Esportes

Vamos ter mesmo
uma decisão caseira?

DANIEL LIMA - 05/07/2000

O futebol profissional do Grande ABC pode viver nas próximas semanas um dos períodos de ouro de trajetória pouco brilhante. São Caetano e Santo André provavelmente vão decidir o título da Segunda Divisão (a chamada Série A-1) do Campeonato Paulista. O São Caetano, clube que mais investiu no campeonato juntamente com o Etti Jundiaí, só não se classificará à final se sofrer uma improbabilíssima derrota de três gols de diferença neste domingo, 9 de julho, contra o Juventus, no Estádio Anacleto Campanella. Ao Santo André resta esforço maior, mas nem por isso de resultado complicado, no Estádio Bruno Daniel: vencer o Etti Jundiaí por qualquer placar. 

Jamais na história um clássico regional decidiu o acesso ao grupo de elite do futebol paulista, no qual Corinthians, Palmeiras, São Paulo e Santos são estrelas cintilantes. O mais próximo disso ocorreu em 1976, quando Santo André e Aliança de São Bernardo disputaram o quadrangular decisivo do acesso em Campinas e acabaram perdendo a corrida para o XV de Jaú. 

O presidente do Santo André, Jairo Livolis, carimba a eventual decisão como o Jogo do Século na região. Exagerado ou não, o fato é que jogar com o Santo André seria péssimo negócio para o São Caetano.
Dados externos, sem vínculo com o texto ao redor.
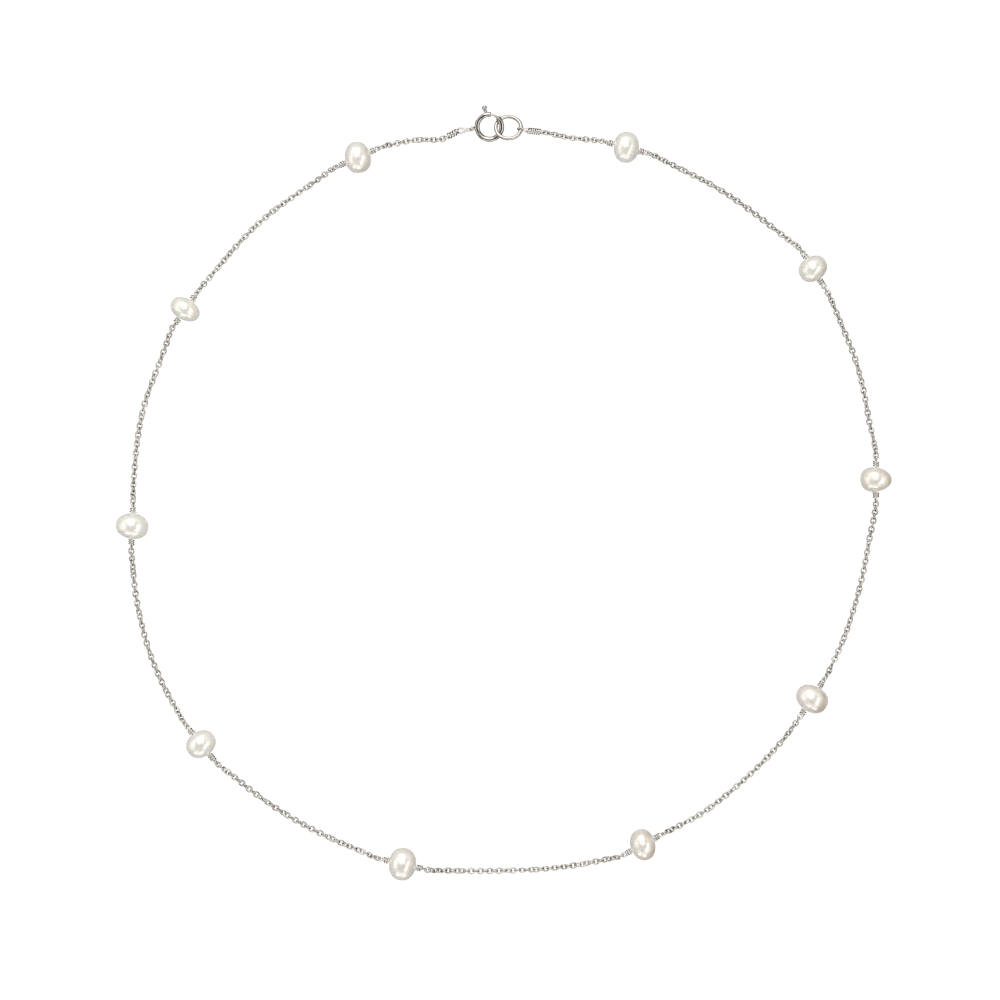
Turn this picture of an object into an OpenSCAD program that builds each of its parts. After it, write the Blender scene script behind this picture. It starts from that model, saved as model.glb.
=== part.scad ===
// Pearl station choker, fastened and lying flat: ten drilled pearls on wire eyes,
// fine cable chain between them, a spring ring clasp and a plain end ring.
// The origin is on the surface it lies on, at the middle of the loop. +Z is up.

/* [Pearls] */
// Bore through each pearl
bore_d = 0.5; // [0.46:0.02:0.6]
// Power of the pearl's outline: 2 is an ellipse, more is squarer
pearl_power = 2.2; // [2:0.1:2.6]
// Number of bands in a pearl's outline, from pole to pole
pearl_bands = 22; // [16:2:30]

/* [Wire] */
// Thickness of the wire that carries the pearls
wire_d = 0.34; // [0.3:0.02:0.38]
// Length of wire coil for each turn
turn_pitch = 0.33; // [0.31:0.01:0.33]
// Radius of an eye, to the middle of its wire
eye_r = 0.38; // [0.36:0.01:0.42]
// Gap between a pearl and its coils
pearl_gap = 0.13; // [0.12:0.01:0.16]

/* [Chain] */
// Thickness of the chain, as the tube that stands for it
chain_d = 1.1; // [1:0.05:1.2]
// Gap between the chain's ends and the eyes
chain_gap = 0.16; // [0.14:0.01:0.2]
// Length over which the chain sinks from an eye to the surface
fall_length = 6; // [5:0.5:7]

/* [Clasp] */
// Radius of the spring ring, to the middle of its tube
ring_r = 2.12; // [2.1:0.01:2.14]
// Thickness of the spring ring's tube
tube_d = 0.83; // [0.8:0.01:0.84]
// Bore of the spring ring's tube
tube_bore_d = 0.52; // [0.5:0.01:0.54]
// Thickness of the tongue that closes the gap
tongue_d = 0.36; // [0.34:0.01:0.38]
// Radius of the end ring, to the middle of its wire
end_ring_r = 2.15; // [2.13:0.01:2.16]
// Thickness of the end ring's wire
end_ring_d = 0.58; // [0.54:0.01:0.6]

/* [Hidden] */
PEARLS = ["01", "02", "03", "04", "05", "06", "07", "08", "09", "10"];
CHAINS = ["01", "02", "03", "04", "05", "06", "07", "08", "09", "10", "11"];

curve = 64;
overlap = 0.01;
core_end = 0.03;
silver = [0.78, 0.77, 0.75];
cream = [0.95, 0.92, 0.88];

// One row for each pearl, clockwise from the clasp. Centre, heading of the bore, length
// along the bore, thickness across it, how far the pearl is turned from its bore, and on
// the side of the chain that comes in and of the one that goes out, turns and eye roll.
CX = 0;
CY = 1;
HEADING = 2;
SHORT = 3;
LONG = 4;
SKEW = 5;
TURNS_IN = 6;
ROLL_IN = 7;
TURNS_OUT = 8;
ROLL_OUT = 9;
pearls = [
    [20.8, 58.6, -15, 4.3, 5.3, 10, 3, 60, 3, 35],
    [52.5, 38.0, -58, 4.1, 5.1, 2, 2, 20, 3, 0],
    [63.2, 2.2, -90, 4.1, 5.4, 0, 3, 75, 3, 70],
    [52.3, -35.0, -123, 4.4, 5.7, 2, 3, 40, 3, 0],
    [23.6, -59.8, -152, 4.2, 5.4, -11, 3, 30, 3, 0],
    [-17.2, -63.1, 167, 4.6, 5.6, 6, 3, 80, 3, 50],
    [-51.4, -42.7, 129, 4.3, 5.3, -3, 4, 60, 3, 40],
    [-63.1, -5.7, 88, 4.3, 5.6, -6, 3, 75, 3, 60],
    [-54.1, 31.1, 55, 3.6, 5.3, 5, 3, 70, 3, 45],
    [-24.8, 56.9, 24, 4.4, 5.4, -14, 3, 45, 3, 30],
];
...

O discurso politicamente correto de que nada melhor que um clássico para decidir o principal campeonato estadual de acesso do País não passa exatamente disso -- de politicamente correto. 

Defender essa tese tem o mesmo sentido lógico de entender que, para os corintianos, é melhor decidir um título com o Palmeiras do que com o Guarani de Campinas. 

Por que para o São Caetano o Santo André é o pior adversário? Porque o time mantido por fornecedores de elite da Casas Bahia é disparadamente o melhor elenco da competição. Tem jogadores de sobra para enfrentar um regulamento disciplinar draconiano, que penaliza com suspensão automática todo jogador que somar dois cartões amarelos. Cartão amarelo de advertência tem mais força que cartão vermelho de expulsão, ao qual se pode recorrer com o pagamento de multa e julgamento antes do jogo seguinte. Por isso, proliferaram casos de expulsões seguidas de absolvição. 

O exemplo mais grotesco dessa obra de estultice do presidente da Federação Paulista de Futebol, Eduardo José Farah, envolveu o sanguinário volante Anderson, do Santos. Ele foi expulso no primeiro jogo da decisão contra o São Paulo, depois de receber o segundo cartão amarelo que o retiraria inapelavelmente do segundo jogo, foi julgado três dias antes da partida final e, de novo, foi expulso por fazer o que mais sabe -- usar e abusar da violência física.

Como o São Caetano todo-poderoso pode temer um Santo André mais modesto? Principalmente porque há antiga e respeitada máxima no futebol de que clássico é clássico. O São Caetano ainda não esqueceu a última rodada da fase decisiva de 1999, quando enfrentou o Santo André num Anacleto Campanella lotado. Bastava uma vitória simples para consumir pré-encomendados barris de chope gelado. Quem ganhou foi o Santo André, que só não subiu, embora tenha terminado ao lado do festejado América de Rio Preto, porque perdeu num dos critérios de desempate do regulamento formulado pelo mesmo Farah. O América somou mais pontos que o Santo André em toda a competição porque enfrentou mais vezes adversários que fizeram menos pontos. O critério de desempate seria algo parecido como uma prova de obstáculos em que se colocam oito barreiras para um concorrente e apenas metade para o outro. 

A certeza de que São Caetano e Santo André farão a final do acesso deste ano era tanta antes das partidas de volta da semifinal que as frases mais ouvidas dos dois lados são desafios antagônicos: a torcida do São Caetano garante que a vingança (como a justiça) tarda mas não falha; e a torcida do Santo André ironizava com a certeza de que quem amarela (tem medo) uma vez, o faz sempre, referindo-se também à derrota do São Caetano para o Santa Cruz do Recife, na fase decisiva do Campeonato Brasileiro da Série B, de 1999, depois de liderar toda a competição. Coisas de uma rivalidade que ajuda a amalgamar a auto-estima regional. Mas que não passe dos limites.